Many Americans are understandably displeased at the way organizers of various athletic events, professional and “amateur,” force the public to pay so dearly to be mere spectators. The economy has countless needs for funding and yet sports events too often seem oblivious to the challenges so many face.
A perfect case in point was the 2009 BCS Championship Football Game in Dolphin Stadium in Miami Gardens, Fla., on Thursday.
Just before kickoff time for the game between Florida and Oklahoma, tickets in the farthest corner of the upper deck were going for $550. Some scalpers were getting even more than that. Other seats, such as those high above the 50-yard line, in the club seating region and the lower bowl were ranging from $600 to $2,500 each.
Then consider this: A 14-seat luxury suite that included three parking passes and a $1,500 food credit was available for $6,706.
Who is trying to impress whom, and why? The most delightful aspect of all this is that the “poor” people who chose to watch the game on television saw it better and in more depth than the high-rollers, no matter what they tell us.

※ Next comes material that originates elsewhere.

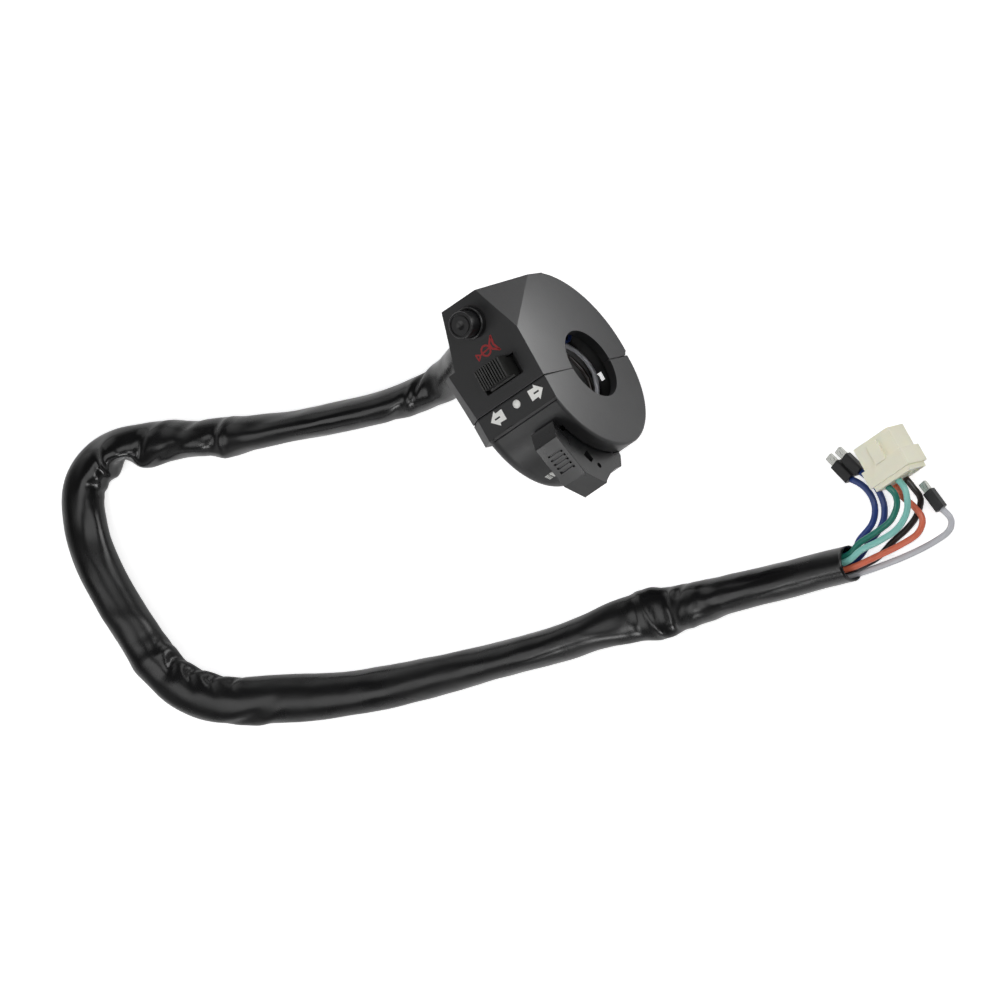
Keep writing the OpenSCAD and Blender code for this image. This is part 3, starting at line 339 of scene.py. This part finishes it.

It will be interesting to see just how such excesses are continued with the nation struggling financially and so many companies failing and people losing jobs. What about the coming professional Super Bowl? For years there has been great publicity about 30-second advertising spots costing as much as
$1 million each. It is difficult to believe there are many companies that will leap at the chance to blow that kind of funding this year.
Already the U.S. Olympic Committee is losing previously well-heeled sponsors. That is bound to carry over to other athletic events, and reports on spending for BCS football activity likely will hasten such withdrawals. How soon will it affect runaway expenses and salaries in college sports?
For years, taxpayers in host communities have been forced to help build huge athletic facilities that have ticket prices the common citizen cannot afford. The time may be near when that kind of manipulation by sports promoters will be seriously altered, for the better.